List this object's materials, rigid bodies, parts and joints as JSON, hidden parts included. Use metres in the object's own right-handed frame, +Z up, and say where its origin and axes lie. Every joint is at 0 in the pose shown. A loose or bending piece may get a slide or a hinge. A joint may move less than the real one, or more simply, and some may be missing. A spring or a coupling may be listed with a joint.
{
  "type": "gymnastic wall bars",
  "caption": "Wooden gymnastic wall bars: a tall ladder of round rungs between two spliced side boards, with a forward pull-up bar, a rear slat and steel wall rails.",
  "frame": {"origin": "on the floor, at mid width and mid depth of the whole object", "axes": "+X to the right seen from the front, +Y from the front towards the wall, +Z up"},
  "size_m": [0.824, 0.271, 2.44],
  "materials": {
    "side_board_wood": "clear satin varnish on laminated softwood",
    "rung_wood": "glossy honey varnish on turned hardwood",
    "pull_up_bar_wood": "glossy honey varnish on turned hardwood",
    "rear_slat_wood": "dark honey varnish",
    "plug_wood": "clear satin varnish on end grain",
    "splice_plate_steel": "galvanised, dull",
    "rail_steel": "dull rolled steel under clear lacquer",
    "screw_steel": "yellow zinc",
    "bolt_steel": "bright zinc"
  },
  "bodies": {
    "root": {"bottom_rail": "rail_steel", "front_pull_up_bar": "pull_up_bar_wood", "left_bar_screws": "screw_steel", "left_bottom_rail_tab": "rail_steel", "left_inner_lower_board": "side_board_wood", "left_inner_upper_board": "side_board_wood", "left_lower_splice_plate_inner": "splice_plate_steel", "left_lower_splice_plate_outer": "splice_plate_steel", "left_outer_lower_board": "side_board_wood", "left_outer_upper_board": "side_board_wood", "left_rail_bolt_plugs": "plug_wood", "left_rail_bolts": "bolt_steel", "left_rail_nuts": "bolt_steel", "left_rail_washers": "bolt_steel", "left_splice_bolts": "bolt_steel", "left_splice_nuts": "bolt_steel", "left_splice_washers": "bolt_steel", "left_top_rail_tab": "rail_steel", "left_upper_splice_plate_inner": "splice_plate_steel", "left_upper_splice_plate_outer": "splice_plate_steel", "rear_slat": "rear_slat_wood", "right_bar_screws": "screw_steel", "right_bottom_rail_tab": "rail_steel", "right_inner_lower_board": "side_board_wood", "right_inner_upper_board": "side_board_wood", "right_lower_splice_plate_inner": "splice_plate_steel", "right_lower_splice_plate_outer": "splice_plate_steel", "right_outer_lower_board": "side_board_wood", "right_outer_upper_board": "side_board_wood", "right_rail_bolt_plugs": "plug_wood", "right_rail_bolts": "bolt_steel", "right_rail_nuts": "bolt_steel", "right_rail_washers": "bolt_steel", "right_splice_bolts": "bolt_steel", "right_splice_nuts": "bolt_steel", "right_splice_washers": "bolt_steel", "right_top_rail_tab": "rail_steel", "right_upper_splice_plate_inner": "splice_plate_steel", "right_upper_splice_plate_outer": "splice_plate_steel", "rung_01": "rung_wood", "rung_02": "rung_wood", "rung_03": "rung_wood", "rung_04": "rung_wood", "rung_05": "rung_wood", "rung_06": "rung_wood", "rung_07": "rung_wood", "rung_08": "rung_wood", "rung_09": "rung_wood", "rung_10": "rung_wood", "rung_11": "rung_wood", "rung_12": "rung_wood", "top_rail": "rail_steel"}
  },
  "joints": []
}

§ **What you will do**
Write out the full listing exactly as given.

§ **Expected output**
List this object's materials, rigid bodies, parts and joints as JSON, hidden parts included. Use metres in the object's own right-handed frame, +Z up, and say where its origin and axes lie. Every joint is at 0 in the pose shown. A loose or bending piece may get a slide or a hinge. A joint may move less than the real one, or more simply, and some may be missing. A spring or a coupling may be listed with a joint.
{
  "type": "gymnastic wall bars",
  "caption": "Wooden gymnastic wall bars: a tall ladder of round rungs between two spliced side boards, with a forward pull-up bar, a rear slat and steel wall rails.",
  "frame": {"origin": "on the floor, at mid width and mid depth of the whole object", "axes": "+X to the right seen from the front, +Y from the front towards the wall, +Z up"},
  "size_m": [0.824, 0.271, 2.44],
  "materials": {
    "side_board_wood": "clear satin varnish on laminated softwood",
    "rung_wood": "glossy honey varnish on turned hardwood",
    "pull_up_bar_wood": "glossy honey varnish on turned hardwood",
    "rear_slat_wood": "dark honey varnish",
    "plug_wood": "clear satin varnish on end grain",
    "splice_plate_steel": "galvanised, dull",
    "rail_steel": "dull rolled steel under clear lacquer",
    "screw_steel": "yellow zinc",
    "bolt_steel": "bright zinc"
  },
  "bodies": {
    "root": {"bottom_rail": "rail_steel", "front_pull_up_bar": "pull_up_bar_wood", "left_bar_screws": "screw_steel", "left_bottom_rail_tab": "rail_steel", "left_inner_lower_board": "side_board_wood", "left_inner_upper_board": "side_board_wood", "left_lower_splice_plate_inner": "splice_plate_steel", "left_lower_splice_plate_outer": "splice_plate_steel", "left_outer_lower_board": "side_board_wood", "left_outer_upper_board": "side_board_wood", "left_rail_bolt_plugs": "plug_wood", "left_rail_bolts": "bolt_steel", "left_rail_nuts": "bolt_steel", "left_rail_washers": "bolt_steel", "left_splice_bolts": "bolt_steel", "left_splice_nuts": "bolt_steel", "left_splice_washers": "bolt_steel", "left_top_rail_tab": "rail_steel", "left_upper_splice_plate_inner": "splice_plate_steel", "left_upper_splice_plate_outer": "splice_plate_steel", "rear_slat": "rear_slat_wood", "right_bar_screws": "screw_steel", "right_bottom_rail_tab": "rail_steel", "right_inner_lower_board": "side_board_wood", "right_inner_upper_board": "side_board_wood", "right_lower_splice_plate_inner": "splice_plate_steel", "right_lower_splice_plate_outer": "splice_plate_steel", "right_outer_lower_board": "side_board_wood", "right_outer_upper_board": "side_board_wood", "right_rail_bolt_plugs": "plug_wood", "right_rail_bolts": "bolt_steel", "right_rail_nuts": "bolt_steel", "right_rail_washers": "bolt_steel", "right_splice_bolts": "bolt_steel", "right_splice_nuts": "bolt_steel", "right_splice_washers": "bolt_steel", "right_top_rail_tab": "rail_steel", "right_upper_splice_plate_inner": "splice_plate_steel", "right_upper_splice_plate_outer": "splice_plate_steel", "rung_01": "rung_wood", "rung_02": "rung_wood", "rung_03": "rung_wood", "rung_04": "rung_wood", "rung_05": "rung_wood", "rung_06": "rung_wood", "rung_07": "rung_wood", "rung_08": "rung_wood", "rung_09": "rung_wood", "rung_10": "rung_wood", "rung_11": "rung_wood", "rung_12": "rung_wood", "top_rail": "rail_steel"}
  },
  "joints": []
}